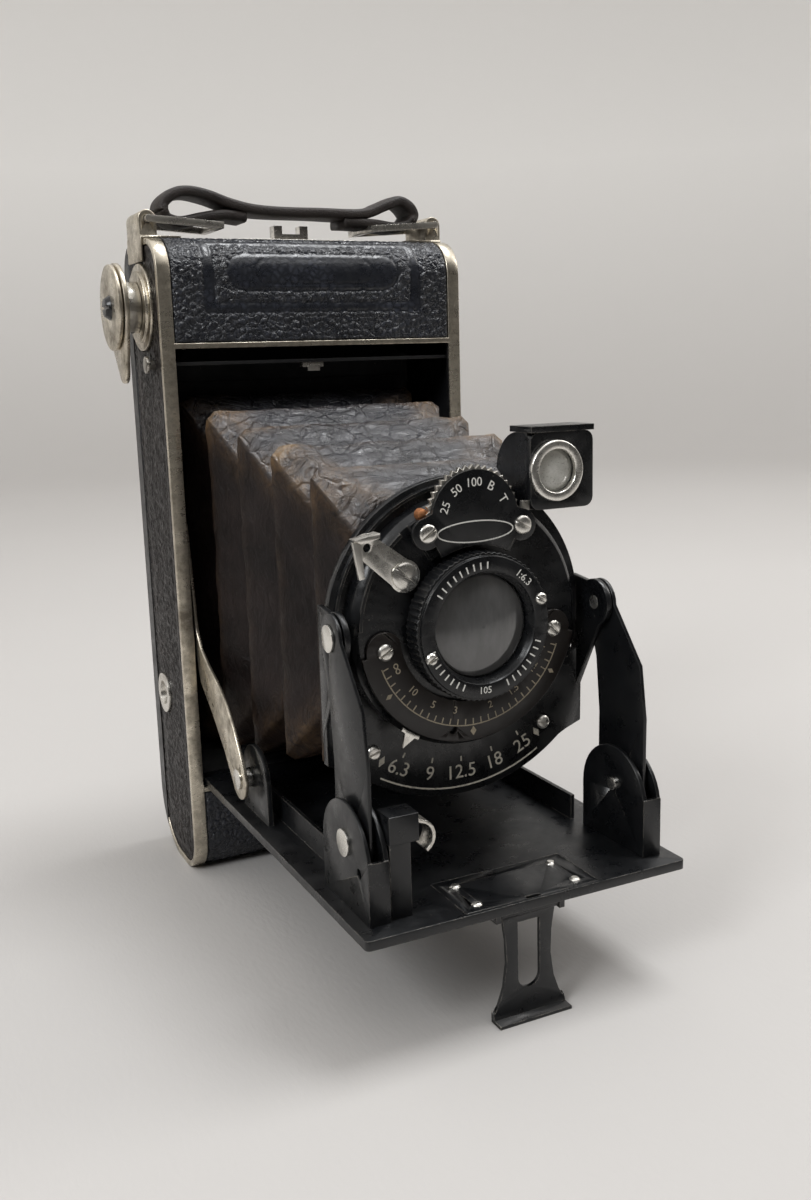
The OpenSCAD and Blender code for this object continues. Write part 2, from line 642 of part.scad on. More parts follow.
module brace_left() color(nickel) mirror([1, 0, 0]) stay();
module brace_right() color(nickel) stay();

// Standard and shutter ---------------------------------------------------------------------------

// Outline of the lens standard (x, z): round above, winged at the sides, a deep lip below
module standard_outline() {
    translate([0, lens_z]) circle(r = standard_r);
    polygon(concat(
        [[30.4, lens_z - 9.5], [30.4, lens_z - 27]],
        [[26.5, lens_z - 28.5]],
        arc(0, lens_z, 38.4, -50, -130, 24),
        [[-26.5, lens_z - 28.5]],
        [[-30.4, lens_z - 27], [-30.4, lens_z - 9.5], [-25, lens_z - 13.5], [25, lens_z - 13.5]]));
}

module standard_plate() color(black) difference() {
    union() {
        along_y(plate_front, plate_y) standard_outline();
        both_sides() along_x(29.3, 30.5) polygon(concat(
            [[plate_y, lens_z - 22], [plate_y, lens_z + 6]],
            arc(top_y, top_z, 5, 60, 250, 12)));
    }
    rod_y(light_r + 3, plate_front - 1, plate_y + 1, 0, lens_z);
    rod_x(rivet_r + 0.05, -50, 50, top_y, top_z);
    box([finder_x0 - 0.4, plate_front - 1, finder_z0 - 0.3], [40, plate_y + 1, 130]);
}

// Tapered bellows, pleated in steps, from the film gate to the standard
bellows_pleats = 5;
bellows_y0 = gate_y - 0.3;
bellows_y1 = plate_y + 0.3;
function bellows_ring(t, out) = let (y = bellows_y0 + (bellows_y1 - bellows_y0) * t,
    hx = 31 - 7 * t + out, hz = 44.6 - 17 * t + out, c = 5.5)
    [for (p = [[hx, hz - c], [hx - c, hz], [-hx + c, hz], [-hx, hz - c],
        [-hx, -hz + c], [-hx + c, -hz], [hx - c, -hz], [hx, -hz + c]]) [p[0], y, lens_z + p[1]]];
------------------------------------
WRITTEN TASK: Your task is to repeat each line of the material exactly.

OUTPUT:
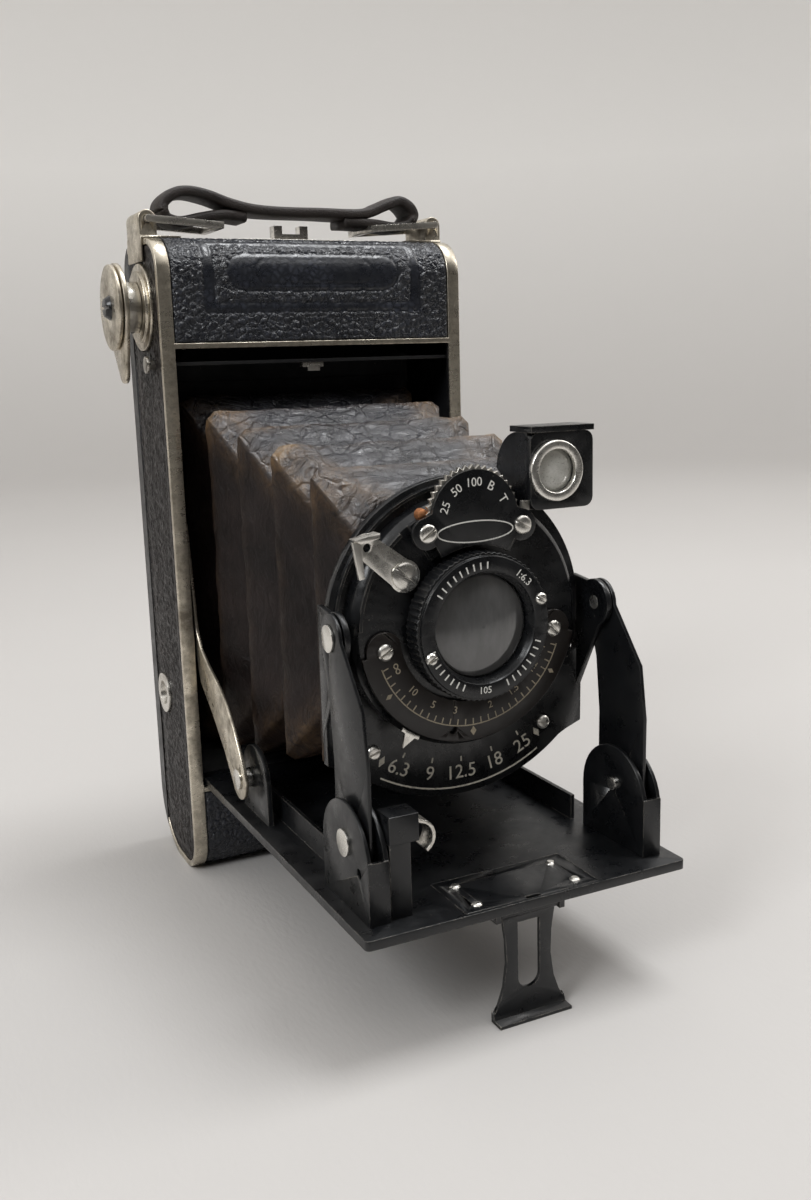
The OpenSCAD and Blender code for this object continues. Write part 2, from line 642 of part.scad on. More parts follow.
module brace_left() color(nickel) mirror([1, 0, 0]) stay();
module brace_right() color(nickel) stay();

// Standard and shutter ---------------------------------------------------------------------------

// Outline of the lens standard (x, z): round above, winged at the sides, a deep lip below
module standard_outline() {
    translate([0, lens_z]) circle(r = standard_r);
    polygon(concat(
        [[30.4, lens_z - 9.5], [30.4, lens_z - 27]],
        [[26.5, lens_z - 28.5]],
        arc(0, lens_z, 38.4, -50, -130, 24),
        [[-26.5, lens_z - 28.5]],
        [[-30.4, lens_z - 27], [-30.4, lens_z - 9.5], [-25, lens_z - 13.5], [25, lens_z - 13.5]]));
}

module standard_plate() color(black) difference() {
    union() {
        along_y(plate_front, plate_y) standard_outline();
        both_sides() along_x(29.3, 30.5) polygon(concat(
            [[plate_y, lens_z - 22], [plate_y, lens_z + 6]],
            arc(top_y, top_z, 5, 60, 250, 12)));
    }
    rod_y(light_r + 3, plate_front - 1, plate_y + 1, 0, lens_z);
    rod_x(rivet_r + 0.05, -50, 50, top_y, top_z);
    box([finder_x0 - 0.4, plate_front - 1, finder_z0 - 0.3], [40, plate_y + 1, 130]);
}

// Tapered bellows, pleated in steps, from the film gate to the standard
bellows_pleats = 5;
bellows_y0 = gate_y - 0.3;
bellows_y1 = plate_y + 0.3;
function bellows_ring(t, out) = let (y = bellows_y0 + (bellows_y1 - bellows_y0) * t,
    hx = 31 - 7 * t + out, hz = 44.6 - 17 * t + out, c = 5.5)
    [for (p = [[hx, hz - c], [hx - c, hz], [-hx + c, hz], [-hx, hz - c],
        [-hx, -hz + c], [-hx + c, -hz], [hx - c, -hz], [hx, -hz + c]]) [p[0], y, lens_z + p[1]]];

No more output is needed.